::: Supplied records :::

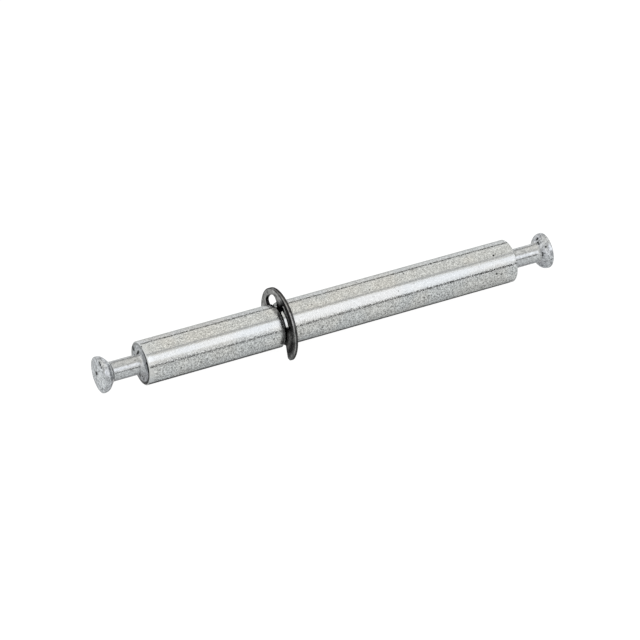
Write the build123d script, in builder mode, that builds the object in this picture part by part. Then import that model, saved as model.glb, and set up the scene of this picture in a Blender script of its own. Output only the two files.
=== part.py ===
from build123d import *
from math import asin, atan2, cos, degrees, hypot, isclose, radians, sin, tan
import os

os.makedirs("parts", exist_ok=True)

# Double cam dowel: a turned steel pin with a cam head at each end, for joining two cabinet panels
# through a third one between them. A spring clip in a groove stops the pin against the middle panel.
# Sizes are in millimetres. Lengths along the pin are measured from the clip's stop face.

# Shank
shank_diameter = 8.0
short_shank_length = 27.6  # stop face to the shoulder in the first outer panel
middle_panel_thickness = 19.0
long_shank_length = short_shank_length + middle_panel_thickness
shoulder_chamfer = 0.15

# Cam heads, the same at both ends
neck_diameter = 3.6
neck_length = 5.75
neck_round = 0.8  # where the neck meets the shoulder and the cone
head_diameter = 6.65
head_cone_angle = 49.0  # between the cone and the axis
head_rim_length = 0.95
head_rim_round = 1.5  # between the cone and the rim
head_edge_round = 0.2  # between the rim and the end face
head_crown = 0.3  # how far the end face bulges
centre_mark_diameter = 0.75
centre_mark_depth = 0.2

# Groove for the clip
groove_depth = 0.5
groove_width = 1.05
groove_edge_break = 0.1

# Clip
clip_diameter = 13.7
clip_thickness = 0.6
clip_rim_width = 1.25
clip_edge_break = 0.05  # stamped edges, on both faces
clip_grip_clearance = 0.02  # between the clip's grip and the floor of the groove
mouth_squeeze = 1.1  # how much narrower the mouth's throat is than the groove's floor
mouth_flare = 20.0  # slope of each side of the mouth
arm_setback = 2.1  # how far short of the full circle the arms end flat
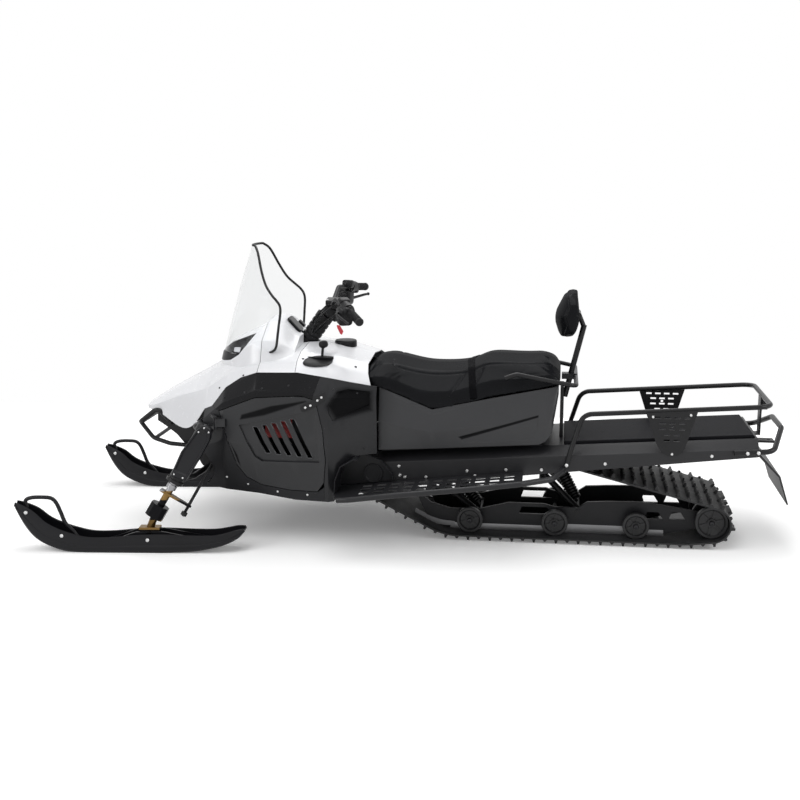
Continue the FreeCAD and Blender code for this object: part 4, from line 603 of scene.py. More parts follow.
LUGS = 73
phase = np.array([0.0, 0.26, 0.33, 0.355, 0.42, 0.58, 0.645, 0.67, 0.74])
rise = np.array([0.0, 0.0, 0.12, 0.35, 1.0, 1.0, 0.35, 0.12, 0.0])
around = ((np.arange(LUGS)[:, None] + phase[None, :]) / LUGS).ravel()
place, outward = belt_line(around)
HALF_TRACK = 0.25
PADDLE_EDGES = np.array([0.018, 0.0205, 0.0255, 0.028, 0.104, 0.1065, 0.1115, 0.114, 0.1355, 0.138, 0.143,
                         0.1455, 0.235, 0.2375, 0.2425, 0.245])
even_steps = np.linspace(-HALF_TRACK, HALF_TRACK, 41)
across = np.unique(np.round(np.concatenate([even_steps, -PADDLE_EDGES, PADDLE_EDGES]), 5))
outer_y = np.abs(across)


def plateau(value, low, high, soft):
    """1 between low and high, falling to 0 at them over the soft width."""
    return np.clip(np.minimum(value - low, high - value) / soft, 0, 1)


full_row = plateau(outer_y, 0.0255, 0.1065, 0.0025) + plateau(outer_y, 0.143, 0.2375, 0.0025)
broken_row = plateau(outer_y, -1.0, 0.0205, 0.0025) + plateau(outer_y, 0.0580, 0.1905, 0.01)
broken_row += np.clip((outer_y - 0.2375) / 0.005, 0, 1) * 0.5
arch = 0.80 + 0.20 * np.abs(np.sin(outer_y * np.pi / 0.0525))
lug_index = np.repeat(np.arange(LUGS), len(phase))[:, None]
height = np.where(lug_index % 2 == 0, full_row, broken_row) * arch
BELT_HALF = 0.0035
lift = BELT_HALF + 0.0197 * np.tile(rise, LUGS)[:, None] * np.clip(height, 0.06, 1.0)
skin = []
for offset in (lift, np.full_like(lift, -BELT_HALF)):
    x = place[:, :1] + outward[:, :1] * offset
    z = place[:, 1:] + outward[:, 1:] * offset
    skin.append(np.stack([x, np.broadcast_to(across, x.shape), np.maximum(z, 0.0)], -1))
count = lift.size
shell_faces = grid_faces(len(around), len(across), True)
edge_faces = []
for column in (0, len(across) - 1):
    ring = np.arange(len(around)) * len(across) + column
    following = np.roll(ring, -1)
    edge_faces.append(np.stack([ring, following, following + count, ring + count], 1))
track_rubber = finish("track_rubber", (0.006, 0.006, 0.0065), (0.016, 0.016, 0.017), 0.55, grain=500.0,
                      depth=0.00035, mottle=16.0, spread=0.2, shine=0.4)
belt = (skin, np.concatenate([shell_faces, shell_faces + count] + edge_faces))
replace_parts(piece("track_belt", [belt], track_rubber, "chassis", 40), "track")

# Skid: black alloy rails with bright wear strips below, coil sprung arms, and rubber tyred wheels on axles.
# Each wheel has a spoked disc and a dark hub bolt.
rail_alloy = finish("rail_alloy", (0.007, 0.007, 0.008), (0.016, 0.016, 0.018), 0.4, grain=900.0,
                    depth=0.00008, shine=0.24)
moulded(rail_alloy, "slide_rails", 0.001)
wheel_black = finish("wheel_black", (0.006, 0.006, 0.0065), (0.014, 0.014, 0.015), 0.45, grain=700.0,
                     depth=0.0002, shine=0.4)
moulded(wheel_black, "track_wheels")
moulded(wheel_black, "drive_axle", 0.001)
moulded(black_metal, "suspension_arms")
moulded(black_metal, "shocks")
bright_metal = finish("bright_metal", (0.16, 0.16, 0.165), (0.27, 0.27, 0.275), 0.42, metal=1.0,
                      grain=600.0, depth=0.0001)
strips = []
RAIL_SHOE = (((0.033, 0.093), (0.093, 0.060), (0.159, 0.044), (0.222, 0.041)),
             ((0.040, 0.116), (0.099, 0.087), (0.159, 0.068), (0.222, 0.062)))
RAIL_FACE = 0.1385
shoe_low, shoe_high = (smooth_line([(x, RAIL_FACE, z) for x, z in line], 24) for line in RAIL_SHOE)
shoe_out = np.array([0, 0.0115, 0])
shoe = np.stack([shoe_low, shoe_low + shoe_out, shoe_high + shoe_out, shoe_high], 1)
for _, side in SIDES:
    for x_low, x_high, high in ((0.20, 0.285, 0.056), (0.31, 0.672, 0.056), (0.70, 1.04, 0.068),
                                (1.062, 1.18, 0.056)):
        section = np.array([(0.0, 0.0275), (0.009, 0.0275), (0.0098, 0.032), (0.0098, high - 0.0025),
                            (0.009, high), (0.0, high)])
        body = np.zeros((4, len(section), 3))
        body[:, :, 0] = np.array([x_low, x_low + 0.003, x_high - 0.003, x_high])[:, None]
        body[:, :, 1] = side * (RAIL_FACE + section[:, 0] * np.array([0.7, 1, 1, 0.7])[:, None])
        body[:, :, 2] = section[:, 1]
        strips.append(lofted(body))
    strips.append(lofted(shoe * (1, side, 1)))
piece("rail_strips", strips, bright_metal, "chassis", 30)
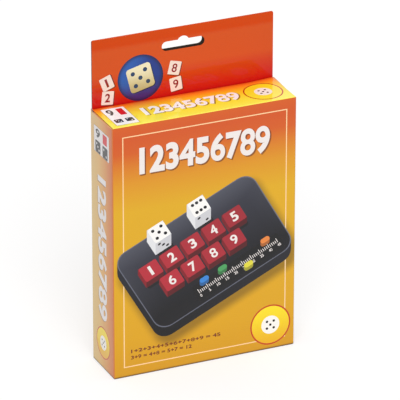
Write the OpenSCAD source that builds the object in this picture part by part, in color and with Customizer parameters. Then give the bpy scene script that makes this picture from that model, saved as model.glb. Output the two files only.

:::

## [Work to do]
Give back, word for word, each line from the one containing "Continue the FreeCAD" down to the one containing "outer_y = np.abs(across)", including those two lines.

## [Reply]
Continue the FreeCAD and Blender code for this object: part 4, from line 603 of scene.py. More parts follow.
LUGS = 73
phase = np.array([0.0, 0.26, 0.33, 0.355, 0.42, 0.58, 0.645, 0.67, 0.74])
rise = np.array([0.0, 0.0, 0.12, 0.35, 1.0, 1.0, 0.35, 0.12, 0.0])
around = ((np.arange(LUGS)[:, None] + phase[None, :]) / LUGS).ravel()
place, outward = belt_line(around)
HALF_TRACK = 0.25
PADDLE_EDGES = np.array([0.018, 0.0205, 0.0255, 0.028, 0.104, 0.1065, 0.1115, 0.114, 0.1355, 0.138, 0.143,
                         0.1455, 0.235, 0.2375, 0.2425, 0.245])
even_steps = np.linspace(-HALF_TRACK, HALF_TRACK, 41)
across = np.unique(np.round(np.concatenate([even_steps, -PADDLE_EDGES, PADDLE_EDGES]), 5))
outer_y = np.abs(across)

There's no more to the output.